TASK. What is needed is an exact copy of the lines from the one containing "const sweetPotato = new THREE.Group();" to the one containing "the CAD root.", both lines included, and no other lines.

===============

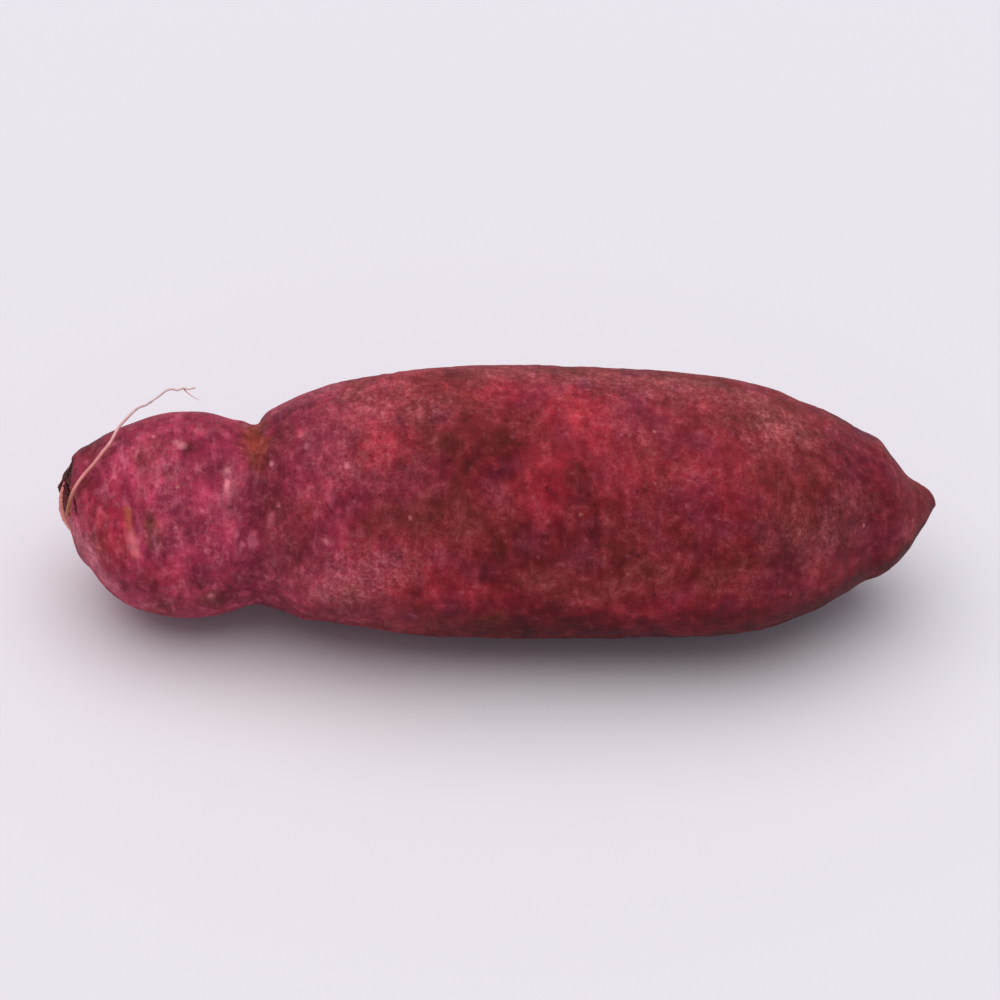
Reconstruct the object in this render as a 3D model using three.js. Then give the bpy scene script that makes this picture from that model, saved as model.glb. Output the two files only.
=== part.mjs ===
// A purple-skinned sweet potato: one storage root lying on its side, with a
// rounded stem-end bulb, a neck, a nearly straight-sided body and a pointed
// tail, and one thin dry rootlet that springs from the scar at the stem end.
// Millimetres. +X runs along the root towards the pointed tail, +Z is up, and
// z = 0 is the flat spot on the underside that the root rests on.

import * as THREE from 'three';
import { mergeVertices } from 'three/addons/utils/BufferGeometryUtils.js';

// ---- driving dimensions -------------------------------------------------

const SEGMENTS_ROUND = 48; // facets around the root
const SEGMENTS_LONG = 56; // facets from the stem end to the tail

const WIDE = 1.02; // every section is a little wider than it is round ...
const TALL = 0.98; // ... and a little lower

const FLAT_BLEND = 0.35; // height over which the side rolls into the flat spot

const STEM_FADE = 9; // the lengthwise swells die out this far from the stem end
const TAIL_FADE = 14; // and this far from the tail

// Stations along the root: [x, mean radius, spine y, spine z]
const STATIONS = [
[-56.78, 0.00, 2.35, 16.90],
  [-56.50, 0.31, 2.63, 16.76],
  [-55.95, 1.74, 2.83, 16.48],
  [-55.13, 4.01, 2.22, 16.04],
  [-53.95, 6.67, 1.44, 15.40],
  [-52.30, 8.11, 1.30, 14.80],
  [-50.18, 10.17, 0.72, 14.30],
  [-47.59, 11.69, 0.33, 14.10],
  [-44.76, 12.78, 0.24, 14.10],
  [-41.70, 13.34, 0.26, 14.10],
  [-38.87, 13.37, 0.16, 14.32],
  [-36.52, 13.04, -0.10, 14.52],
  [-34.63, 12.48, -0.36, 14.68],
  [-33.22, 12.18, -0.53, 14.87],
  [-31.92, 12.01, -0.65, 15.05],
  [-30.63, 12.39, -0.34, 15.23],
  [-29.21, 12.94, -0.26, 15.42],
  [-27.57, 13.70, -0.39, 15.65],
  [-25.68, 14.72, -0.79, 15.90],
  [-23.09, 15.65, -0.89, 16.11],
  [-19.79, 16.48, -0.95, 16.31],
  [-15.55, 16.94, -0.80, 16.51],
  [-10.37, 17.32, -0.53, 16.58],
  [-3.77, 17.72, -0.30, 16.60],
  [3.33, 17.84, -0.34, 16.60],
  [10.45, 17.72, -0.58, 16.60],
  [17.58, 17.49, -0.85, 16.53],
  [23.52, 17.25, -1.01, 16.37],
  [28.27, 16.88, -1.21, 16.23],
  [31.84, 16.29, -1.44, 16.07],
  [35.17, 15.49, -1.43, 15.90],
  [38.25, 14.30, -1.21, 15.74],
  [41.34, 13.09, -0.71, 15.57],
  [44.19, 11.40, -0.24, 15.42],
  [46.81, 9.79, 0.16, 15.29],
  [48.95, 8.88, 0.12, 15.19],
  [50.84, 7.04, -0.57, 15.14],
  [52.49, 5.12, -0.64, 15.10],
  [53.91, 3.63, 0.14, 15.06],
  [55.08, 2.43, 0.80, 15.04],
  [55.98, 1.06, 1.40, 15.01],
  [56.35, 0.00, 0.95, 15.00],
];

// Lengthwise swells: [swells around, share of the radius, phase, twist per mm]
const SWELLS = [
  [2, 0.020, -0.70, -0.012],
  [3, 0.016, 1.10, 0.020],
  [4, 0.010, -0.60, -0.034],
  [5, 0.008, 2.00, 0.045],
  [7, 0.004, -1.30, 0.060],
];

// Single bumps and hollows: [x, angle from the top towards -Y in degrees,
// half length in mm, half spread in degrees, height]
const BUMPS = [
  [-27.5, 20, 3.5, 40, 0.35],
  [-12, -75, 7, 24, -0.55],
  [10, -130, 9, 26, -0.5],
  [22, 60, 8, 22, -0.35],
  [3, 55, 9, 20, 0.3],
  [34, -40, 7, 26, 0.4],
  [-44, 150, 5, 40, -0.4],
  [38, 120, 6, 24, -0.4],
  [-20, 165, 6, 30, -0.35],
  [18, -165, 8, 22, 0.35],
  [-20.8, 134, 7, 34.5, -1.28],
];

// The dry rootlet: a round section swept along this line
const ROOTLET_DIAMETER = 0.46;
const ROOTLET_SIDES = 8;
const ROOTLET_STEPS = 60;
const ROOTLET_PATH = [
  [-55.13, -3.28, 18.00],
  [-54.91, -3.22, 19.40],
  [-54.46, -3.01, 21.03],
  [-53.77, -2.51, 22.21],
  [-52.77, -1.80, 23.22],
  [-51.78, -1.39, 24.36],
  [-50.79, -0.61, 25.41],
  [-49.80, 0.36, 26.16],
  [-49.21, 1.69, 26.48],
  [-48.63, 3.21, 26.57],
  [-47.81, 3.83, 27.24],
  [-46.90, 4.44, 27.91],
  [-46.13, 4.85, 28.36],
  [-45.22, 5.11, 28.63],
  [-44.38, 5.47, 29.03],
  [-43.54, 5.88, 29.47],
  [-42.73, 6.29, 29.92],
  [-42.03, 6.45, 30.09],
  [-41.28, 6.38, 30.00],
  [-40.51, 6.51, 30.13],
  [-39.76, 6.47, 30.07],
  [-38.99, 6.57, 30.17],
];

// ---- shape --------------------------------------------------------------

const X_STEM = STATIONS[0][0];
const X_TAIL = STATIONS[STATIONS.length - 1][0];

// position along the root, 0 at the stem end and 1 at the tail, spaced so that
// both rounded ends are well covered
const share = (x) =>
  Math.acos(THREE.MathUtils.clamp(1 - (2 * (x - X_STEM)) / (X_TAIL - X_STEM), -1, 1)) / Math.PI;

const knots = STATIONS.map(([x]) => share(x));

// smooth curve through one column of the stations
function column(index) {
  const values = STATIONS.map((station) => station[index]);
  const last = values.length - 1;
  const step = (i) => knots[i + 1] - knots[i];
  const slope = (i) => (values[i + 1] - values[i]) / step(i);
  const tangents = values.map((_, i) => {
    if (i === 0) return slope(0);
    if (i === last) return slope(last - 1);
    return (slope(i - 1) * step(i) + slope(i) * step(i - 1)) / (step(i - 1) + step(i));
  });
  return (u) => {
    let i = 0;
    while (i < last - 1 && u >= knots[i + 1]) i += 1;
    const h = step(i);
    const t = (u - knots[i]) / h;
    return (
      (2 * t ** 3 - 3 * t ** 2 + 1) * values[i] +
      (t ** 3 - 2 * t ** 2 + t) * h * tangents[i] +
      (-2 * t ** 3 + 3 * t ** 2) * values[i + 1] +
      (t ** 3 - t ** 2) * h * tangents[i + 1]
    );
  };
}

const radiusAt = column(1);
const spineY = column(2);
const spineZ = column(3);

function swell(x, angle) {
  return SWELLS.reduce(
    (sum, [count, size, phase, twist]) => sum + size * Math.cos(count * angle + phase + twist * x),
    0,
  );
}

function bump(x, angle) {
  return BUMPS.reduce((sum, [bx, degrees, length, spread, height]) => {
    const turn = THREE.MathUtils.euclideanModulo(angle - THREE.MathUtils.degToRad(degrees) + Math.PI, 2 * Math.PI) - Math.PI;
    return sum + height * Math.exp(-(((x - bx) / length) ** 2) - (turn / THREE.MathUtils.degToRad(spread)) ** 2);
  }, 0);
}

// the underside rolls smoothly into the plane z = 0
function aboveFloor(z) {
  if (z > FLAT_BLEND) return z;
  if (z < -FLAT_BLEND) return 0;
  return (z + FLAT_BLEND) ** 2 / (4 * FLAT_BLEND);
}

// a point of the skin: u along the root, angle from the top towards -Y
function skin(u, angle) {
  const x = X_STEM + ((X_TAIL - X_STEM) * (1 - Math.cos(Math.PI * u))) / 2;
  const near = Math.min((x - X_STEM) / STEM_FADE, (X_TAIL - x) / TAIL_FADE);
  const fade = THREE.MathUtils.clamp(near, 0, 1) ** 0.8;
  const radius = radiusAt(u) * (1 + swell(x, angle) * fade) + bump(x, angle) * fade;
  return new THREE.Vector3(
    x,
    spineY(u) - WIDE * radius * Math.sin(angle),
    aboveFloor(spineZ(u) + TALL * radius * Math.cos(angle)),
  );
}

// only positions are kept, so that every shared corner is one vertex
function weld(geometry) {
  geometry.deleteAttribute('normal');
  geometry.deleteAttribute('uv');
  return mergeVertices(geometry, 1e-5);
}

function tuberGeometry() {
  const geometry = weld(new THREE.SphereGeometry(1, SEGMENTS_ROUND, SEGMENTS_LONG));
  const position = geometry.attributes.position;
  for (let i = 0; i < position.count; i += 1) {
    const a = position.getX(i);
    const b = THREE.MathUtils.clamp(position.getY(i), -1, 1);
    const c = position.getZ(i);
    const point = skin(Math.acos(b) / Math.PI, Math.atan2(-a, c));
    position.setXYZ(i, point.x, point.y, point.z);
  }
  geometry.computeVertexNormals();
  return geometry;
}

function rootletGeometry() {
  const section = new THREE.Shape();
  for (let i = 0; i < ROOTLET_SIDES; i += 1) {
    const a = (2 * Math.PI * i) / ROOTLET_SIDES;
    const x = (ROOTLET_DIAMETER / 2) * Math.cos(a);
    const y = (ROOTLET_DIAMETER / 2) * Math.sin(a);
    if (i === 0) section.moveTo(x, y);
    else section.lineTo(x, y);
  }
  section.closePath();
  const path = new THREE.CatmullRomCurve3(
    ROOTLET_PATH.map((p) => new THREE.Vector3(...p)),
    false,
    'centripetal',
  );
  const geometry = weld(
    new THREE.ExtrudeGeometry(section, { steps: ROOTLET_STEPS, extrudePath: path, bevelEnabled: false }),
  );
  geometry.computeVertexNormals();
  return geometry;
}

// ---- the root -----------------------------------------------------------

const tuber = new THREE.Mesh(
  tuberGeometry(),
  new THREE.MeshStandardMaterial({ color: 0x7d2d3c, roughness: 0.72, metalness: 0 }),
);
tuber.name = 'tuber';

const rootlet = new THREE.Mesh(
  rootletGeometry(),
  new THREE.MeshStandardMaterial({ color: 0xd9b3a3, roughness: 0.75, metalness: 0 }),
);
rootlet.name = 'rootlet';

const sweetPotato = new THREE.Group();
sweetPotato.name = 'sweet_potato';
sweetPotato.add(tuber, rootlet);

// the frame's origin is the middle of the outer box, on the floor
const box = new THREE.Box3().setFromObject(sweetPotato, true);
sweetPotato.position.set(-(box.min.x + box.max.x) / 2, -(box.min.y + box.max.y) / 2, -box.min.z);
sweetPotato.updateMatrixWorld(true);

export default sweetPotato;
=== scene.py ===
"""A purple-skinned sweet potato: the looks over the CAD root.

Everything below is in the root's own millimetres until the very end, where
each mesh is moved by ORIGIN and turned into metres. +X runs to the pointed
tail, +Z is up, z = 0 is the flat spot that the root rests on.
"""

import math

import bpy
import numpy as np
from mathutils import Matrix, Vector


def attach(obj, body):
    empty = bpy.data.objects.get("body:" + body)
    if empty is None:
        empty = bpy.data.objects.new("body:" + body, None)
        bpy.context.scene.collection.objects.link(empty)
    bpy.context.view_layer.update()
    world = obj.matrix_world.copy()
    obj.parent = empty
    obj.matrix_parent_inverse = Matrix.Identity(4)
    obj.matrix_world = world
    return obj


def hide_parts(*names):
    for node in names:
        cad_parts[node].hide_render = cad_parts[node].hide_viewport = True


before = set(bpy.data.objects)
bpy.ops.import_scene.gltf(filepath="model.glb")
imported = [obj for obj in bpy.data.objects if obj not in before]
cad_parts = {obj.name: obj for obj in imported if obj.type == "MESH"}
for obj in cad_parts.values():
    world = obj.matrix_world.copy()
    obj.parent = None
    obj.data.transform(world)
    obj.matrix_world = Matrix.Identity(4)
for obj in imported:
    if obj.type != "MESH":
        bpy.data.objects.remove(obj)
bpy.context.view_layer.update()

# ---------------------------------------------------------------------------
# the root's own shape: the same numbers as the CAD source
# ---------------------------------------------------------------------------

ORIGIN = np.array([0.215, 0.5365, 0.0])
MM = 0.001

WIDE, TALL = 1.02, 0.98
FLAT_BLEND = 0.35
STEM_FADE, TAIL_FADE = 9.0, 14.0

# x, mean radius, spine y, spine z
STATIONS = np.array([
    [-56.78, 0.00, 2.35, 16.90], [-56.50, 0.31, 2.63, 16.76], [-55.95, 1.74, 2.83, 16.48],
    [-55.13, 4.01, 2.22, 16.04], [-53.95, 6.67, 1.44, 15.40], [-52.30, 8.11, 1.30, 14.80],
    [-50.18, 10.17, 0.72, 14.30], [-47.59, 11.69, 0.33, 14.10], [-44.76, 12.78, 0.24, 14.10],
    [-41.70, 13.34, 0.26, 14.10], [-38.87, 13.37, 0.16, 14.32], [-36.52, 13.04, -0.10, 14.52],
    [-34.63, 12.48, -0.36, 14.68], [-33.22, 12.18, -0.53, 14.87], [-31.92, 12.01, -0.65, 15.05],
    [-30.63, 12.39, -0.34, 15.23], [-29.21, 12.94, -0.26, 15.42], [-27.57, 13.70, -0.39, 15.65],
    [-25.68, 14.72, -0.79, 15.90], [-23.09, 15.65, -0.89, 16.11], [-19.79, 16.48, -0.95, 16.31],
    [-15.55, 16.94, -0.80, 16.51], [-10.37, 17.32, -0.53, 16.58], [-3.77, 17.72, -0.30, 16.60],
    [3.33, 17.84, -0.34, 16.60], [10.45, 17.72, -0.58, 16.60], [17.58, 17.49, -0.85, 16.53],
    [23.52, 17.25, -1.01, 16.37], [28.27, 16.88, -1.21, 16.23], [31.84, 16.29, -1.44, 16.07],
    [35.17, 15.49, -1.43, 15.90], [38.25, 14.30, -1.21, 15.74], [41.34, 13.09, -0.71, 15.57],
    [44.19, 11.40, -0.24, 15.42], [46.81, 9.79, 0.16, 15.29], [48.95, 8.88, 0.12, 15.19],
    [50.84, 7.04, -0.57, 15.14], [52.49, 5.12, -0.64, 15.10], [53.91, 3.63, 0.14, 15.06],
    [55.08, 2.43, 0.80, 15.04], [55.98, 1.06, 1.40, 15.01], [56.35, 0.00, 0.95, 15.00],
])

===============

ANSWER TO THE EXERCISE.
const sweetPotato = new THREE.Group();
sweetPotato.name = 'sweet_potato';
sweetPotato.add(tuber, rootlet);

// the frame's origin is the middle of the outer box, on the floor
const box = new THREE.Box3().setFromObject(sweetPotato, true);
sweetPotato.position.set(-(box.min.x + box.max.x) / 2, -(box.min.y + box.max.y) / 2, -box.min.z);
sweetPotato.updateMatrixWorld(true);

export default sweetPotato;
=== scene.py ===
"""A purple-skinned sweet potato: the looks over the CAD root.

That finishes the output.